Do you think Luke (the duke of defense) Kuechly will be Defensive Rookie of the Year? – Lynn in Dallas, N.C.
The Panthers had the unquestioned Offensive Rookie of the Year last season in quarterback Cam Newton, and I believe Kuechly could do the same on the other side of the ball in 2012. As the third defensive player taken in the draft, Kuechly naturally should be among the favorites before even taking his first regular season snap. Add to it the kind of instinctual play-making ability he's shown throughout the preseason, and you've got to put him on the short list.
As a resident of Dallas, N.C., did you know there are also towns named Denver and Washington in North Carolina? Not to mention Jacksonville, Cleveland and Baltimore. But I digress. Let's get back to you guys asking the questions.
Do you think the Panthers would be better off running a base 3-4 defense considering their depth at linebacker? – Seth in Indian Trail, N.C.
After the remarkable performance that Thomas Davis turned in against the New York Jets, with Jon Beason waiting in the wings, and with Kuechly and James Anderson continuing to do their thing, I've been getting this question a lot lately.
The quick answer is "no," because for the most part, the Panthers' personnel along the front seven are better equipped to play in a 4-3 base package. The Panthers do have some players versatile enough to play the 3-4 at times and plan to do just that, but the release of Eric Norwood is another sign that they'll be 4-3 at heart for the foreseeable future. When they do have a 3-4 look, it is more likely they'd have someone like defensive end Antwan Applewhite as the fourth "linebacker" rather than going with Davis, Beason, Kuechly and Anderson at the same time.
At the start of last season, Beason and Davis were playing better than I had ever seen either play, then both were knocked out for the year. Do you think either or both has recovered 100 percent? – Don in Bostic, N.C.
Fans got to see how far Davis has come against the Jets with a sack, pass break-up and crucial tackle in the nickel package that stopped a trio of drives. He's still being eased back in, though, while he inches toward 100 percent.
Beason is progressing every day from a hamstring injury. He didn't play at all last preseason because of an Achilles injury that went from bothersome to season-ending in the opener. The Panthers are being cautious with his hamstring injury and won't put him back on the field until he is 100 percent and can play like we've come to expect.
Dear Mr. Strickland, an injury-plagued season is inevitable, as we unfortunately experienced last season. If such a thing were to occur again, is there anything like the Major League Baseball farm system that the Panthers can look to, or are they just forced to hire free agents? – Robert in Los Angeles
There isn't a minor league system per se, but the Panthers aren't just feeling around in the dark when they need to make a roster move. Shortly after they set the 53-man roster for the regular season Friday, they'll sign an eight-man practice squad – a squad that produced defensive end Thomas Keiser among others in 2011. In addition, the personnel department constantly keeps tabs on free agents and even players on other teams' practice squads, and the Panthers already have a working relationship with players who were on the 90-man roster as well as invited players that took part in the rookie camp after the draft.
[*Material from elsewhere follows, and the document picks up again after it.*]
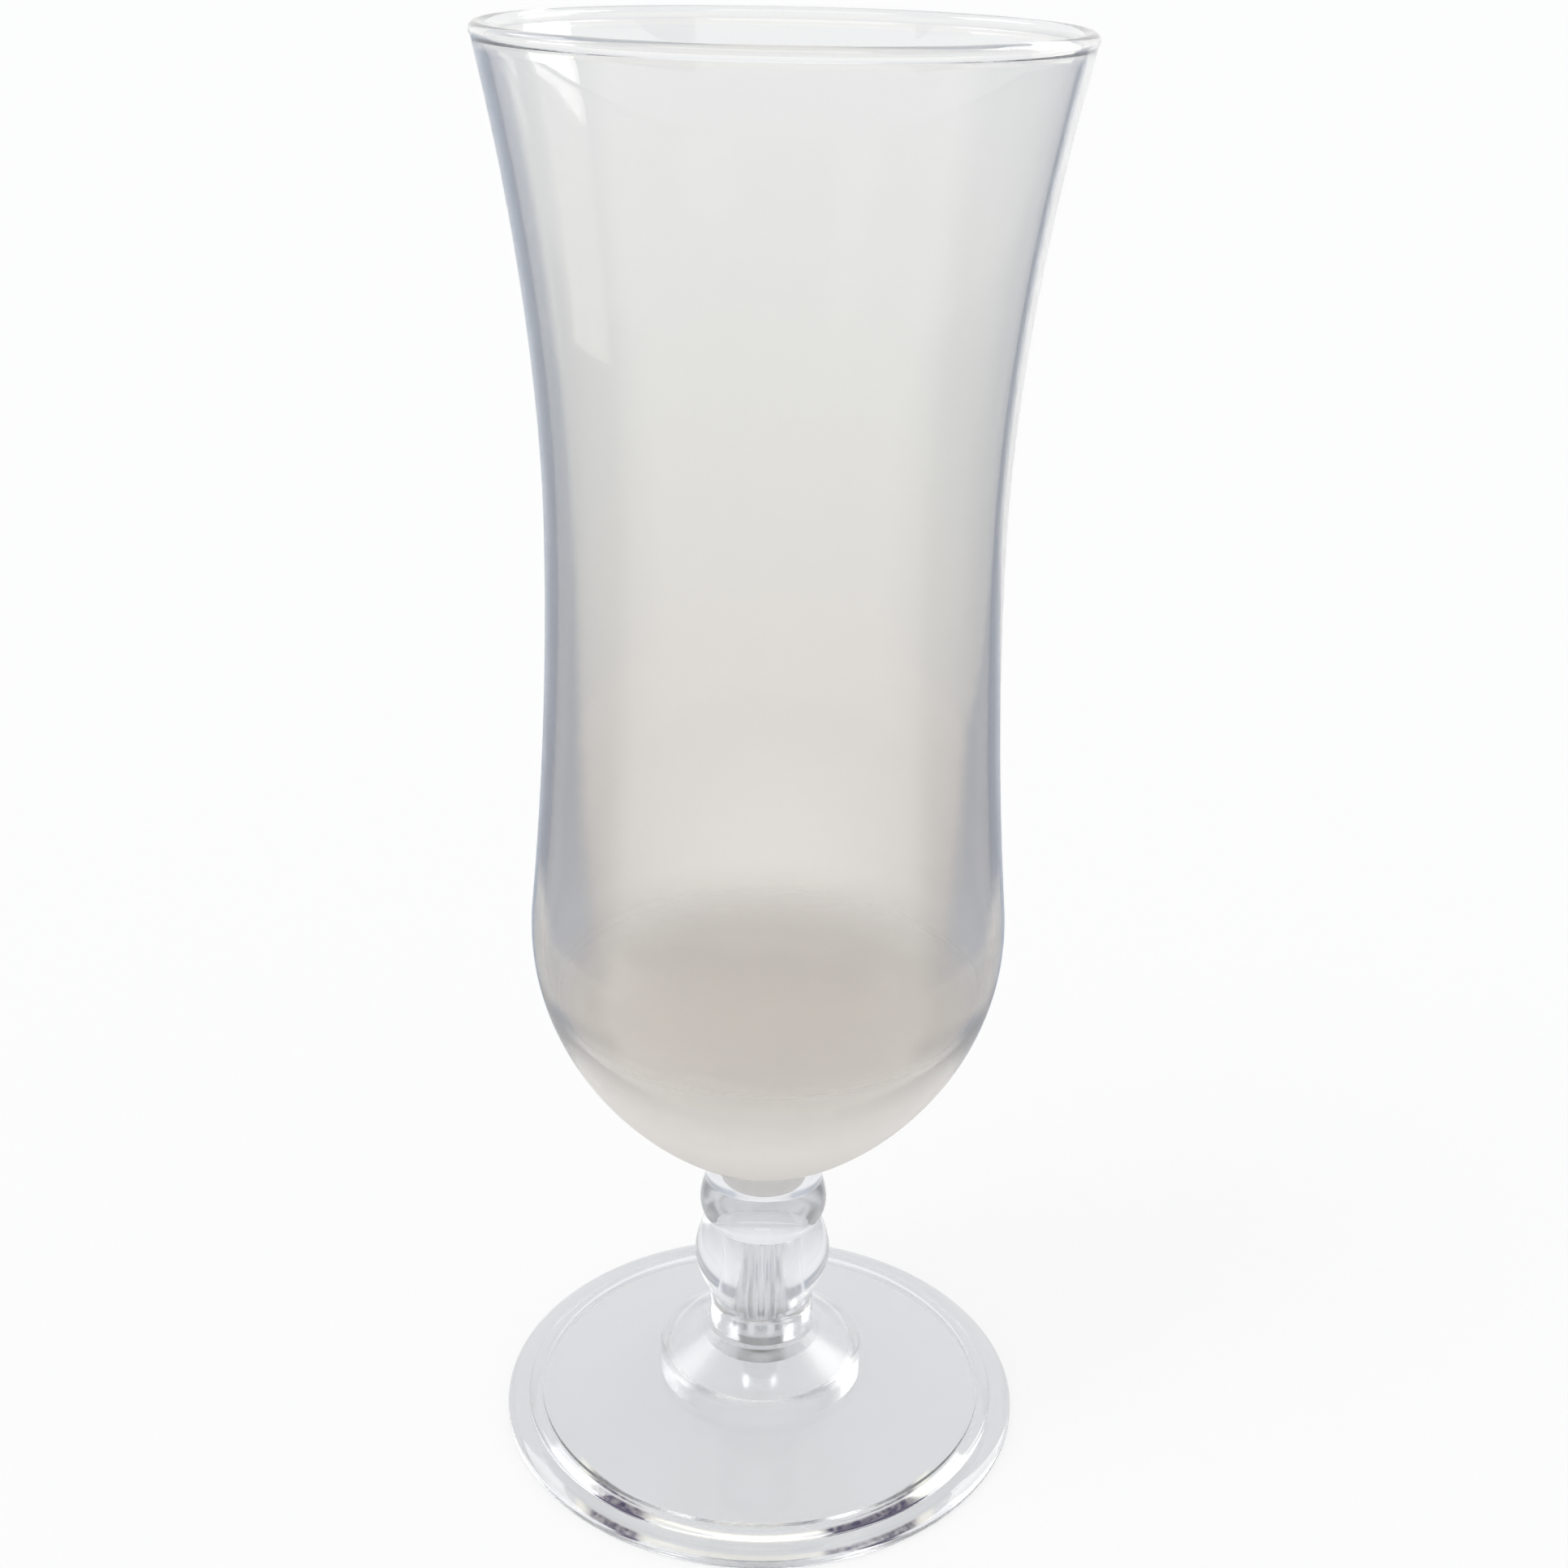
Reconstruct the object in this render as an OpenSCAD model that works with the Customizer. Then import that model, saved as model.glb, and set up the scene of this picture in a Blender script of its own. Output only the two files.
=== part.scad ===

I just noticed that we released the center we picked up just a few days ago (Scott Mruczkowski). Is this because of the potential seen in Jeff Byers? I have also noticed that when we released a corner (Nate Ness), we didn't go looking for another. Is this because of the performance of Josh Norman? – George in Iron Station, N.C.
After a few days of practice, Mruczkowski decided to retire from football last week. With the first set of roster cuts looming, the Panthers didn't sign anybody to fill his roster spot. Mruczkowski had taken the place of Ness on the roster after Ness' promising preseason came to an end with a concussion, and the Panthers had some nicks at center in the preseason victory over the Dolphins.
With the New Orleans Saints missing their play caller (Sean Payton), the Falcons being the Falcons and Tampa Bay making vast improvements on both sides of the ball, realistically how do you see the Panthers doing in their division? – Jesse in Browns Summit, N.C.
Obviously, winning the division title has something to do with how the other teams in the NFC South perform, but the Panthers control their own destiny and are excited about where they could be headed. That being said, facing each division foe once over the first month of the season – including the season opener at the Buccaneers – will be a critical portion of the schedule if the Panthers want to maintain control of their destiny.
What is your favorite thing about writing for the Carolina Panthers? – Britney in Charlotte
That's a tough question because there are so many awesome things about having the honor of doing what I do. Perhaps above all, it's about being able to marvel up-close at both the talent and commitment level displayed by the Panthers players and coaches day after day, then getting to bring their individual stories and the story of the team to the fans.